先ほど、きつね踊りのミソは「宣託(お告げ)」と書いた。しかし、どうも江戸近辺で行われたきつね踊りには、もう一つ新たな要素が加わっていたようなのだ。
それが「踊り」だ。
※トウガミ=きつね踊りのこと ナカザ=憑かれる人のこと
これはたしかに楽しそうだ。普段物静かな人がキレッキレな踊りをしたりSASUKEでしか見ないようなアクロバティックな動きをしたらそりゃあ盛り上がるに決まってる。
ようやく腹に落ちた。最初のきつね踊りは、憑いたきつねに質問をし答えてもらうものだった。しかし、徐々にきつねに余興をたのんできつねがノリノリでそれに応える、そんなお祭りみたいな場に代わっていったのだ。
パリピになったきつね踊り
江戸できつね踊りが流行ったのはようやく納得した。では最後の疑問だ。最初にきつね踊りを知ったとき、書いてあったのは「きつね踊りを禁止する」という内容だった。
幕府がはっきりと「禁止」と定めるほどだったきつね踊りとは、何者だったのだろう。問題のある踊りのイメージとして裸踊りがぱっと浮かんだがきっと違う。
では、江戸幕府が禁止した「お触れ」の内容を見てみよう。
うん、読めない。終わり。ともいかないので、がんばって太字の部分を翻訳してみた。間違っているところがあったら直します。
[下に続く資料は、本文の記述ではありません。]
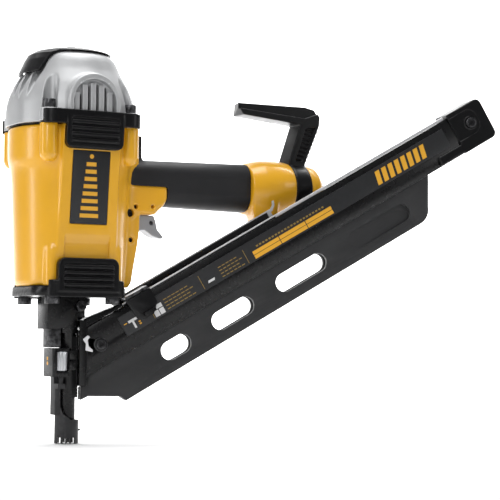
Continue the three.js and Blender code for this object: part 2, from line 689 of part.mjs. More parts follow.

大勢が集まり、一人に気を移したら、多くの人がことごとく狂ったように調子にしたがって踊り出し、中には正気に戻らず命にかかわる者もとらえられる人もいた
きつねの神託が下る儀式は、江戸ではすっかりどんちゃん騒ぎになっていたのだ。その果てには、憑いたきつねが戻らなかったり騒ぎすぎて捕まった人もいたと。
つまり、騒がしく危なくて収拾がつかなくなるから禁止します、ということか。
頭に浮かんだのは終電後の繁華街の姿だ。騒ぎ足りない人、酔って意味もなく突っかかる人、そして伸びている人を起こす警察の人。秩序が遠ざかったあの場所を思い出した。今も昔も変わらんなあ。こういう今との共通点を見つけると、歴史を調べていて良かったとしみじみ思う。
今も昔も変わらない
こうして江戸時代のきつね踊りは禁止されていった。ところが、禁止のあとに風習が消えていったかというと、そうでもないという。
皆さんは楽しいことが禁止されたらどうするだろうか。多くの人は「こっそりやる」のではないだろうか。小学生のとき「1日1時間」を超えてゲームをするために親に隠れてやっていたのでよくわかる。
それはきつね踊りも同じだったのだ。きつね踊りの記録は、大正時代までポツポツと見つけることができるという。ものによっては昭和初期まであったとか。
今回調べて思ったのは、今も昔も変わらないということだ。きつねは太古より神社や物語で大活躍してきた。そして人が踊りを楽しむのも不変のもの。そう考えると、令和と江戸の両方にきつねダンスが存在するのも偶然ではないのだ。
200年後の日本では、どんなきつねダンスが流行っているんだろう。